GREEN BAY, Wis. – Before the NFL Draft, Michigan defensive lineman Carlo Kemp said he could envision himself playing a role similar to the one his former Wolverines teammate, Rashan Gary, plays with the Green Bay Packers.
He’ll do more than that. Now, he’ll be teammates with Gary after signing with the Green Bay Packers as an undrafted free agent.
“At the NFL level, I could see myself going back and forth like I did here at Michigan,” Kemp told MLive before the draft. “Being able to put my hand in the dirt and possibly even standing up, I think, really helps myself going to that next level where you definitely have to be a versatile guy.”

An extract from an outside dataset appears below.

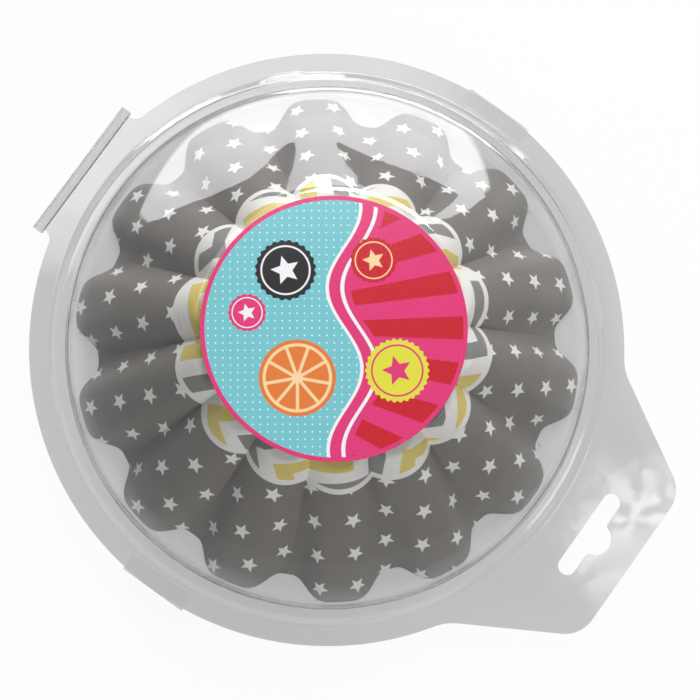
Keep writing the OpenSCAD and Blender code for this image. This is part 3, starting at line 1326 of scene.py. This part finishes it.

The top-ranked recruit in Colorado as a linebacker at Fairview High School in Boulder, Kemp started 29 games up and down Michigan’s defensive line. He earned some all-conference honors as a junior and was a four-time member of the Big Ten’s all-academic team. He recorded 4.5 sacks for his career.
With a pick-six and four tackles, he was the defensive MVP of the Hula Bowl all-star game. At pro day, he measured 6-foot-2 1/2 and 281 pounds. He ran his 40 in 5.06 seconds and put up 27 reps on the 225-pound bench press.
Football is in his DNA. He is a nephew of NFL coaches Chuck and John Pagano and the son of Jennifer Pagano. His high school coach was Tom McCartney, a son of legendary Colorado coach Bill McCartney. His agent is another of McCartney’s sons, Mike.
“Both my uncles have been so influential,” Kemp told the school athletic site. “They played high school football and college football, and now they coach in the NFL. I ask them what they're looking for in players and what they see in their players. They're both with perennial (Pro Bowl) players. One of them has Khalil Mack (on the Bears) and the other has J.J. Watt (on the Texans). So, I ask them about those guys and how they work and what they do to help them be a little better.”
Why he’s got a chance with the Packers: Intelligence, motor, versatility and an excellent first step are good starting points. Couple that with playing high-quality competition in the Big Ten and the lack of front-seven depth, he’s got a chance at outside linebacker, where the Packers didn’t draft anybody at a position group with some long-term uncertainty.
Here’s a snippet from his NFL Draft Bible scouting report: A two-year starter for the Wolverines, Kemp was deployed in different roles along Michigan’s odd front. He played anything from shaded nose to five-technique in a front that frequently ran stunts. Kemp times the snap well and has a quick first step, stressing blockers right out of the gate. He can chop the hands of linemen lining up in gaps and even gets skinny through the hole at times. Low pads allow him to win the leverage battle and convert his get-off into leg drive, pushing the pocket. He is active as a pass rusher, creating pressure late due to his effort.